The list of things people tell me they don't eat- things I have side-stepped in dinners past:

anchovies
brussel sprouts
turnips
garlic
curry
anyhing spicy (!)
anything milk-based
onions (!)
cilantro

...it goes on and on

 
ah, I'm so prepared for the next one! first, thanks to all of you, spending too much time

with the food dulls the cook's palate. 2nd, as much advance prep as possible makes a difference.

one of the things I used to do, back in NY with a tiny kitchen, was to plan my menu out, often from the latest issue of Gourmet. I would take on the entree and usually something else. I would give cooking assignments to my friends and give them the recipe I wanted them to use. that way, I could get fussy but not exhausted with an elaborate menu.
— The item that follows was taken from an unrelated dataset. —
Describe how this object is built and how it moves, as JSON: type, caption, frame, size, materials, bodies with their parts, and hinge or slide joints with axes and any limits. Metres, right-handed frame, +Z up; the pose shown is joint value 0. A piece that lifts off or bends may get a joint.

only one in our "core group" of friends doesn't cook. she doesn't like cooking really but certainly is no slouch with kitchen chores when I'm finishing up dishes. the rest are excellent cooks and we are enjoying cooking together.

sooo, I have plenty of help from prep cooking to table setting, to plating and serving and cleaning up. I just need to plan things out a little better if there are lot of dishes being served.

annnnd, I totally loved the food the next day! smileys/smile.gif

 
I had a friend that

had so many dietary restrictions and was so vocal about it, fairly assuming that NOTHING that they didn't like should appear in a dinner, that I just stopped inviting them. I'm not a short order cook. : )

When did it become acceptable to order your dinner when invited to someone's house for dinner???